Basil + Mint = ?

September 5th, 2014

Herb garden 1

When I moved to Utah in the beginning of the summer, I had grand aspirations to cultivate a series of gardens in our enormous suburban backyard. I wanted to make my mark on my new house (which my S.O. bought with his ex-wife), customizing it into a place that would feel like home to me.

First, there would be the English flower garden, and nestled within it would be my sea foam green bistro table set that I bought at the consignment store in Fairfax a few years ago. The English garden would be an overgrown affair rife with lavender, sunflowers, coneflowers, daisies, roses, and peonies, a place I could take my afternoon tea and read novels.

Then, I would build a boxed-in vegetable garden with deer and gopher-proof mesh walls and floors. There, I would yield abundant crops of organic veggies sprouted from heirloom seeds ordered from a puritanical Vermont farmer with lofty ideals: charming heads of lettuce, lush tomatoes, demure snow peas, peppers ablaze with color and spice. Summer evenings, I’d selectively pick from amongst my spoils to make delicious, vibrant salads, and in the fall, my harvest would provide for hearty squash and potato soups to get us through the cold Utah winter.

And lastly, there would be the herb garden.

My superstar of a homesteader mother always kept two vegetable gardens and a separate herb garden on our property in rural Ashfield, Massachusetts. The prodigal herb garden was the centerpiece of the front yard, lining the stone steps which marked the way from the steep dirt driveway to the entrance of the house, and seemed to never be under control in its dedication to wild abundance.

I thought mine was a modest gardening plan, but like most wildly unrealistic ideas (did I mention I’ve never been able to keep a non-succulent alive in my life and loathe manual labor?) it was not to be.
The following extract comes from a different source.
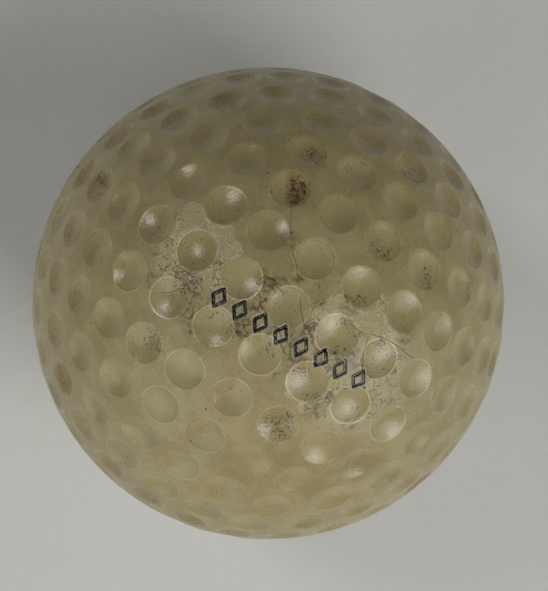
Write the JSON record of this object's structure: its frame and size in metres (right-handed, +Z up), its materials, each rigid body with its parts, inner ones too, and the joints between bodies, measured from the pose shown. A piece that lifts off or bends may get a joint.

Not only did I not manage to get the vegetable and English gardens off the ground—nary a spade was wielded in that endeavor—I soon learned that weeding the existing spectrum of plants was simply not for me. “If you ever have any spare time feel free to come out here and do some weeding,” Jon has casually mentioned, more than once. “Thanks, I’ll keep that in mind,” I always reply, as I lie motionless on the trampoline, getting some vitamin D.

It’s simply too hot here—and sometimes, too cold or too rainy—to crouch down amongst the plants and try to decipher “weed” from “plant that looks just like weed but somehow isn’t, in Jon’s mind.” There is weather, and there are also slugs, and animal poops, and just my general malaise to contend with.

My visiting friend Christy aside my "herb garden," valiantly ignoring the yeti cat.

My visiting friend Christy aside my “herb garden,” valiantly ignoring the yeti cat.

But I did create a small herb garden in pots on the deck this summer. It may not rival the unstoppable wild beauty of my mom’s herb garden, but it has been a fine effort, I think.  All summer, I’ve had fresh spearmint, basil, thyme, and oregano. I even made a few pestos. And now that summer is winding down and my herb plants are threatening to take it to the next level by flowering and spreading their seed, I decided to try drying some of the more profligate herb leaves.  That would be the alpha herbs: basil and mint.

Herb Garden 3

It was pretty much a success, except for one thing: I forgot to mark which herbs were which on my makeshift drying rack, and didn’t count on them all shriveling up to one green, crunchy looking mess. And I also didn’t count on my olfactory skills decreasing sharply as the allergies of a new state assailed me this year, so by the time the herbs were dry, I couldn’t tell them apart.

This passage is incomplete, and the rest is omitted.